Never say goodbye to summer

This summer was one of a kind, even if it followed a familiar playbook.

Camp, check. Pool, check. Beach, mountains, city fun: check, check, check. Add in a couple kitschy amusement parks, some long bike rides and too many pickup soccer games, and you’ve got another killer summer for Berdey and Bea.

Over the past few months, I thought often about how lucky my kids are, how when I was a kid I didn’t do one-tenth of the cool things they do. (These thoughts are not seasonal, by the way.) Then I joined in the fun, in a way I don’t usually do. My kids dove into every summer experience at warp speed, but I processed at a noticeably different pace. It was as if my brain was recording everything in slow motion, and my neurons were telling me, “Hold on a minute. This is something to savor. This is not going to last.”

It’s a standard line of middle-aged parents that when we were kids, we were shoved out the door and told to “go play.” Summer was about roaming free and only seeing your parents at mealtimes or when you needed money for the ice cream man, or when you were bleeding. And you had to be bleeding a lot.

As a low-income kid growing up in suburban apartment complexes, I was outside in the common areas all summer. I had so many bug bites, scabs and sunburns, I looked like an island castaway, but among my friends, it was a badge of honor to stay out no matter what. Hungry or thirsty? Someone’s older sister probably had something. Need some shade? Hide under a bush. Have to go to the bathroom? Well, find another bush. The only time I remember running home crying was after I had rolled around in the woods and got covered head to toe in thumbtack-sized ticks. (After a long and tortuous bath, I went back out.) Even after dinner, there was time for hours of tag, jump-roping and all manner of made up games on the patch of grass centering the apartments.

My summers were simple. I had my ragtag group of friends, a couple weeks at Evil Grandma’s house and maybe an awkward camping trip with my awkward father. That was about it. I’m not complaining, because I had fun and got in lots of unseen trouble, but if I compare my childhood summers to Berdey and Bea’s, well, let’s just say the memories don’t stack up.

Case in point, my kids made an ambitious list of things to do over the summer, and with one or two exceptions, we did them all. And trust me, we don’t do half the fancy-pants stuff other families I know do over the summer. But we are fortunate. We have the means to do many fun activities and we love being together.

That sense of togetherness is what I savored all summer. (Me, who sees the dark cloud on every sunny day and can’t wait to get some alone time under my umbrella.) I felt the poignancy of the longer hours we had together, and I gave into it. Pangs hit me when we raced in the pool, when we walked the pier at night, when we played hand games like “Coconut Crack” and “Bubble Gum” on the train. I cried at the sight of Berdey and Bea reading quietly in their beds one morning (instead of waking me up). And one night on vacation when Mark and I took Bea to a Sound of Music singalong at a quaint village park, the tears really flowed. Sure, “Edelweiss” can do that to a person, but time and again this summer, our little family scene was so sweet it hurt.

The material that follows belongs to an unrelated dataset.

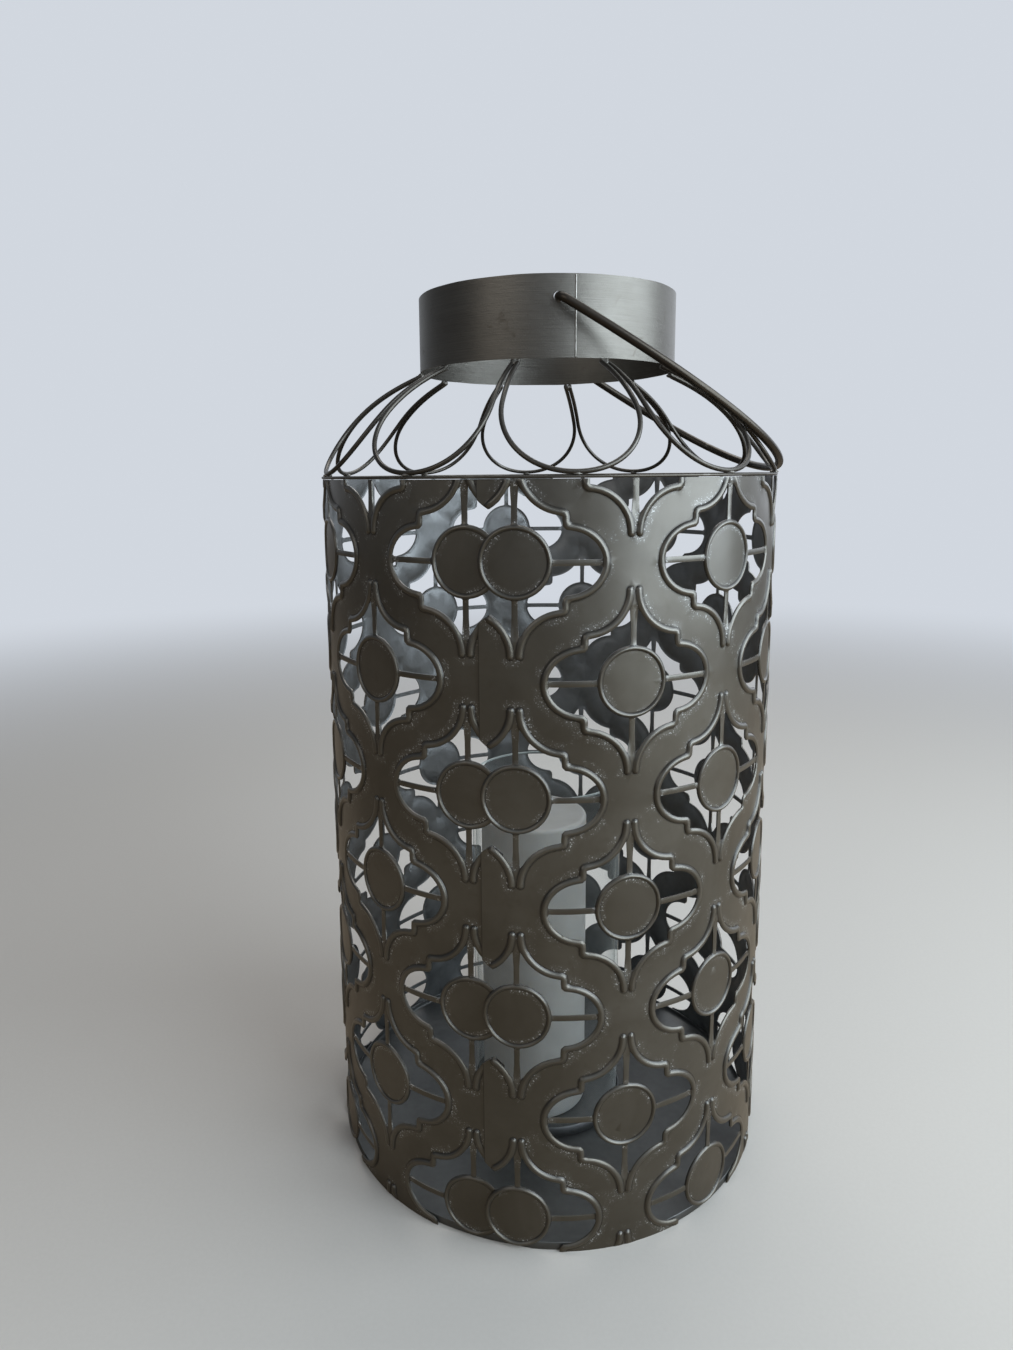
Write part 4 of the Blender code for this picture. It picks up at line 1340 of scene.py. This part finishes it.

Summer memories have always passed through a particular prism in my mind. I’m sure that’s true of most people. When I look back on my childhood summers, they are washed clean in their brightness; they crystallize and take up more space in my happiness than their allotted time (or level of fun) would suggest. As I collect memories with my kids, the prism is still my filter. The light passes through, the heat dissipates, and what’s left is greater than the sum of its parts. Only the colors have changed.

Summer is more beautiful to me now. It gives me clarity and focus on what and who are important to me. It heightens my emotions, and yes, it hurts. Not like sunburn, but like heartbreak. Because it can’t last. Because there are freckles, so many freckles on faces other than mine. The freckles just slay me.